WHAT TO WORK ON ::
Pull out every line in the data that has the string "image" in it.

INPUT FOR THIS TASK ::
--- --- ---

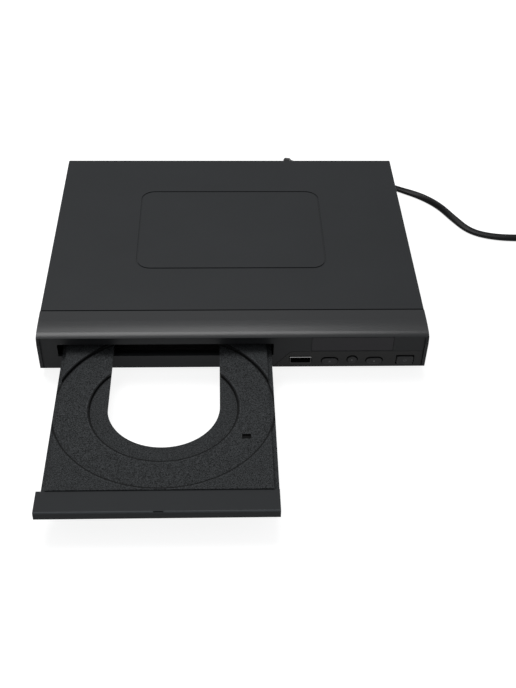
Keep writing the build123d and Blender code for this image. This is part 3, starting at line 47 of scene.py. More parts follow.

--- --- ---

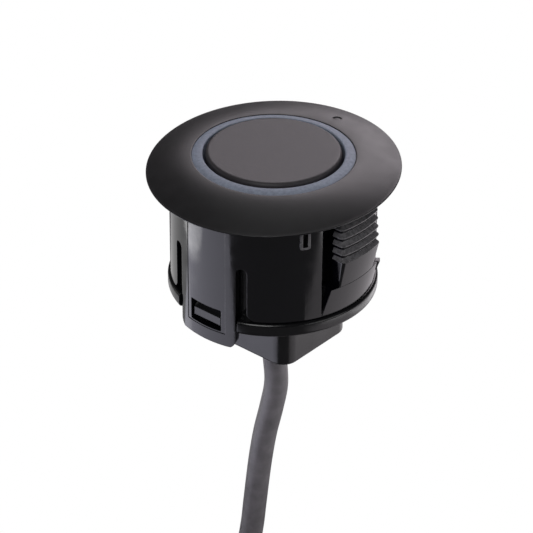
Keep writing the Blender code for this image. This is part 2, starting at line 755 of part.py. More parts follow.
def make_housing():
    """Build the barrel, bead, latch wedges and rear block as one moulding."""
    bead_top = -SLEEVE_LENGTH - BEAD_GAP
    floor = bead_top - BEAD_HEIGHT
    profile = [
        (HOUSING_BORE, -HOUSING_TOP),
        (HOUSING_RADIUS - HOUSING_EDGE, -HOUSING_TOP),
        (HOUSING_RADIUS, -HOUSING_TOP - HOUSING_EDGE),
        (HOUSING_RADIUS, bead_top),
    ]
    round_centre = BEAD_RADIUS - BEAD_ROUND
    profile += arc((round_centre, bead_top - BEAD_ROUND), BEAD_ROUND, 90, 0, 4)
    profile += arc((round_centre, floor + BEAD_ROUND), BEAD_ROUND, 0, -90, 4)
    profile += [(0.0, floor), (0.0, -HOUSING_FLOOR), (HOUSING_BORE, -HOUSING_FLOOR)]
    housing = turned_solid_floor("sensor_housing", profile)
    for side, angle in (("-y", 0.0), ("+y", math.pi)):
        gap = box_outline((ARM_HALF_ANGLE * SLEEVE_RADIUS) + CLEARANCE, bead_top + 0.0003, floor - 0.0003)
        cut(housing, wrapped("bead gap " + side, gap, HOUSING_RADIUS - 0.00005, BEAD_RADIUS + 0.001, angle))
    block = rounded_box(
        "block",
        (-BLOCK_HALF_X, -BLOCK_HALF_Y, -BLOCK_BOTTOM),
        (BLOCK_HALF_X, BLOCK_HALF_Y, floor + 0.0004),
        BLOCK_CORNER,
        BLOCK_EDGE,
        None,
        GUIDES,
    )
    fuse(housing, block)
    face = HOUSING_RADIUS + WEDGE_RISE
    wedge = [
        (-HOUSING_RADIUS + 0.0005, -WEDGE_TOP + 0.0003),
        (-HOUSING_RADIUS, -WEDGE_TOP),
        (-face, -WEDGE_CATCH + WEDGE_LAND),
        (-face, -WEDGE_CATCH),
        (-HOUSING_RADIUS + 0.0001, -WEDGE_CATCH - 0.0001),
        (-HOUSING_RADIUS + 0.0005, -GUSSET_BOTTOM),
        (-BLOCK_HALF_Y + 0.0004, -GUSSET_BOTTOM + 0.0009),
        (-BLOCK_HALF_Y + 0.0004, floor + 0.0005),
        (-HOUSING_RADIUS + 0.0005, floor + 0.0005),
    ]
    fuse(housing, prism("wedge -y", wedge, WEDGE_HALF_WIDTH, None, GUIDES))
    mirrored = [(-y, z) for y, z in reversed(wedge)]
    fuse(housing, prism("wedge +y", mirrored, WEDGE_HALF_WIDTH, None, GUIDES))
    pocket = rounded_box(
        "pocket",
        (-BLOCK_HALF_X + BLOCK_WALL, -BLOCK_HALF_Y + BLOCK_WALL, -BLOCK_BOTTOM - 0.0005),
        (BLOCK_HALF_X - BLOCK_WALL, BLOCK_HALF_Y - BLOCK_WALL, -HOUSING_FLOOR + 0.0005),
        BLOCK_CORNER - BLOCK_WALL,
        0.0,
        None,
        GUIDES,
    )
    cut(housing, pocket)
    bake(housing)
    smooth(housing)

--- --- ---

OUTPUT FOR THIS TASK ::
Keep writing the build123d and Blender code for this image. This is part 3, starting at line 47 of scene.py. More parts follow.
Keep writing the Blender code for this image. This is part 2, starting at line 755 of part.py. More parts follow.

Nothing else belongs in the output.